The jobs number seems oddly low given surrounding reports and predictions, exposing the folly of relying on any variable monthly figures that are likely to be revised in the future. What counts is the trend.

And here the BLS reports are clear. The private sector continues to create jobs at an insufficient rate. There are still more than 20 million people in need of full-time work. Nearly four million are suffering long-term unemployment, struggling to find work for 27 weeks or more, an alarming rate of 37 percent of the unemployed.

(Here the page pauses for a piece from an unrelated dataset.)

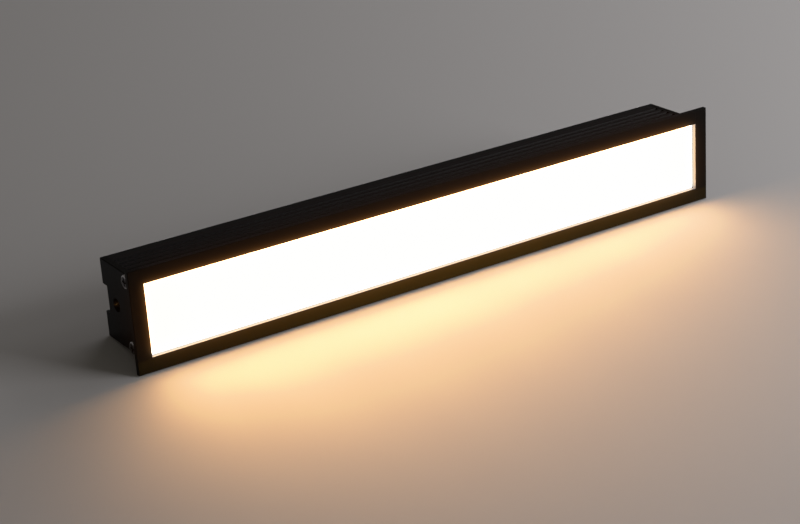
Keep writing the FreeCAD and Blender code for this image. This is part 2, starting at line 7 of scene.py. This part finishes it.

Worse, most Americans still are not experiencing a recovery. Six years after the start of the Great Recession, America still has not regained all of the jobs lost, even though the population is larger. A lower percentage of the population has jobs. Indeed, in the four and one-half years since the start of the official “recovery,” the percentage of people employed has declined. Job creation is not keeping pace with the population six years later. A dramatically smaller percentage of Americans over 16 is working or looking for work now (62.8 percent) than at the beginning of the Great Recession (66 percent) or at the beginning of the “recovery” (65.7 percent).

When conservatives oppose extending emergency jobless benefits, they are ignoring this reality. This is not only cruel; it is ignorant. We do not need to bludgeon unemployed workers to find jobs. We need jobs for workers to find.

The December jobs report may be an anomaly. But the trend is not. Economists and pundits keep predicting that the economy is about to bust out, only to be disappointed. But even the “bust out” isn’t projecting much more than continued slow jobs growth.

We need federal action on jobs. Those who believe the recovery has sufficient momentum on its own are betting on hope and a wish. Austerity and the government shutdown cost the economy in 2013. It will cost the economy again in 2014.

Congress should pass a major initiative to rebuild America, investing in the sinews of the economy – from bridges to airports to the electric grid – putting people to work doing work that must be done. Congress should be increasing, not cutting, investments in new energy, research and development and innovation.

The deficits are already declining at a reckless rate not seen since the demobilization after World War II. (And if deficits are the concern politically, Congress could simply pay for major programs by closing the tax dodges that enable multinationals to escape taxes by reporting their profits abroad.)